South Africa seem shot after three successive defeats but will surely front at some stage. Pakistan and the West Indies are capable of anything on their day. England, India, Australia will be there when it matters most – and New Zealand have them all to face.
Those contenders will cannibalise prospects.
In terms of opponents, no doubt the Black Caps have savoured the dream start. Sri Lanka and Bangladesh they know best.
On the basis of their two meek matches, Sri Lanka appear the second-worst team behind Afghanistan. And while Bangladesh stunned the Proteas and will pose others problems, the Tigers remain long, long odds to reach the final four.
Of course the Black Caps would rather be where they are than on the receiving end of a South African style vilification inquest, or even in England's shoes after they crumbled under home pressure against Pakistan.
Seven wins from nine games will be enough to make the semis but, equally, someone could yet sneak through with five. It could be that tight.
The Black Caps were always expected to be 3-0 by the end of their first week. After silencing the "Bangladesh, Bangladesh" roar in London and with Afghanistan next on Saturday, even on Taunton's turning track, barring a horror show that will now be the case.
Such a luxurious position cannot be taken for granted, nor wasted.
But New Zealand's time under the blowtorch nears, and only then will we know their true character and capabilities. Ultimately, where they sit in the grand scheme won't be revealed until they face India at Trent Bridge next week.
Two victories aside, concerns remain around their opening partnership, specifically Colin Munro after another squandered start, and whether Jimmy Neesham can be trusted with the ball.
The all-rounder conceded 24 runs from two overs, 17 from his second, to put the Black Caps under unnecessary pressure in the middle stages, though he hit a vital 25 from 33 balls.
Kane Williamson and Taylor, before settling to combine for their 106 run partnership, survived a major run out reprieve at 61/2 after wicketkeeper Mushfiqur Rahim broke the stumps with the New Zealand skipper well short after being caught ball watching.
This hesitancy is an ongoing worry, too.
Batting fragility was evident throughout the middle order after Williamson and Tom Latham went in the space of two runs, both falling to rash shots.
On a positive note the hat must be tipped to another bowling performance that set the platform for victory. The fielding, led by Martin Guptill and Santner, was also supreme.
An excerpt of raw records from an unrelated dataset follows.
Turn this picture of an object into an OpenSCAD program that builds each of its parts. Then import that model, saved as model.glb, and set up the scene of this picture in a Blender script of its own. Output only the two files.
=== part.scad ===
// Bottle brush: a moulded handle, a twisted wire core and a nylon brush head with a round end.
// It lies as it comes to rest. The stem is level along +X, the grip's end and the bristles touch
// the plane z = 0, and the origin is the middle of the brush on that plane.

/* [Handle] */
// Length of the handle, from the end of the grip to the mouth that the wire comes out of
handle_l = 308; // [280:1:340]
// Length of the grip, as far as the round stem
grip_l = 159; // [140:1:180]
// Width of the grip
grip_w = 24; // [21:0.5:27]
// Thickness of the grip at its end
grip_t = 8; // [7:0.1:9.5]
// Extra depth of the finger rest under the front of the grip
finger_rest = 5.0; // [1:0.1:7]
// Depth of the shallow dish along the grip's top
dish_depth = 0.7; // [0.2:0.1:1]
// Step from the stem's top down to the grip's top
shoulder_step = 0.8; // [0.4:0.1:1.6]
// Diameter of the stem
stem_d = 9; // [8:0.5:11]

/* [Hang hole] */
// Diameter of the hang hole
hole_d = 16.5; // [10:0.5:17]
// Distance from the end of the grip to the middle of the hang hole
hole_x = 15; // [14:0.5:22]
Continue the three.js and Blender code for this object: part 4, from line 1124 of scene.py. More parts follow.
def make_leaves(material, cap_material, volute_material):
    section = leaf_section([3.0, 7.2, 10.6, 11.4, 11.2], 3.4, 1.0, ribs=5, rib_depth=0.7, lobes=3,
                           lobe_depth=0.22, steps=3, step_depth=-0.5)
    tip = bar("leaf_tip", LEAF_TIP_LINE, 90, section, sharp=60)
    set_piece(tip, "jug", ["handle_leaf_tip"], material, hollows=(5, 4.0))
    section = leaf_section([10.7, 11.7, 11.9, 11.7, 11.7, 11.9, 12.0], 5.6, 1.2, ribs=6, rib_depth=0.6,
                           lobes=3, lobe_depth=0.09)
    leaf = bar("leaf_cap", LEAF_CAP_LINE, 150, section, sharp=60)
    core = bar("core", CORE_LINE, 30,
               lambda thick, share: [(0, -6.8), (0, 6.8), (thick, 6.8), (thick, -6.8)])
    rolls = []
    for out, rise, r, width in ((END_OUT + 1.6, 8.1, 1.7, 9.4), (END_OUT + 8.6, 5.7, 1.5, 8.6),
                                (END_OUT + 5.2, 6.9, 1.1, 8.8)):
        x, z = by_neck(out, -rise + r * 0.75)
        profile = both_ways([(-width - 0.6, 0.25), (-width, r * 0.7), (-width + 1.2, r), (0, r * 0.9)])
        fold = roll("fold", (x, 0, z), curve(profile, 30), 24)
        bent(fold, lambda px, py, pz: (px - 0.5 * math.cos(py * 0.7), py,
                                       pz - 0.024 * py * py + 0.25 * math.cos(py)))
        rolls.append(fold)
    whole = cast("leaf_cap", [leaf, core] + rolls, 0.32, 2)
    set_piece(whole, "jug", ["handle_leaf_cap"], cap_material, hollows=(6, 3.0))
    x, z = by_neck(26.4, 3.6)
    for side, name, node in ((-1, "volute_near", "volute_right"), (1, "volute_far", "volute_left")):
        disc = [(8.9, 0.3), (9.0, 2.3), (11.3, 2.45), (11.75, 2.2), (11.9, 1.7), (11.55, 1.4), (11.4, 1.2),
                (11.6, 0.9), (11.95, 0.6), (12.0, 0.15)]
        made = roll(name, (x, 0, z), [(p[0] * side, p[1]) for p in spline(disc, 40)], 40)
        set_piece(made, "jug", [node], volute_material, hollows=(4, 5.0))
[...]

On a slow surface that offered nothing in the way of movement, Williamson's decision to bowl first initially seemed amiss as Bangladesh cruised through the first nine overs.
Matt Henry struck first and finished with 4-47 after claiming two wickets in the final over. Boult chipped in with 2-44 but Ferguson was the clear standout, with Santner also offering control while varying his pace.
With black boots and his alpha moustache, Ferguson provides the menacing presence. Backing up his 3-22 from the Cardiff opener, Ferguson changed the game at the Oval. Figures of 1-40 from 10 overs don't reveal the extent of his influence.
He and Colin de Grandhomme strangled Bangladesh, with Ferguson's fast, short fireballs proving near unplayable. After four overs he had 1-7 to hint at the threat he could be in this tournament.
When the ball does not swing or seam, Ferguson may be main strike weapon.
Tim Southee and Henry Nicholls are now expected to recover from respective niggles to provide selection headaches.
For now at least, the Black Caps journey remains delicately poised.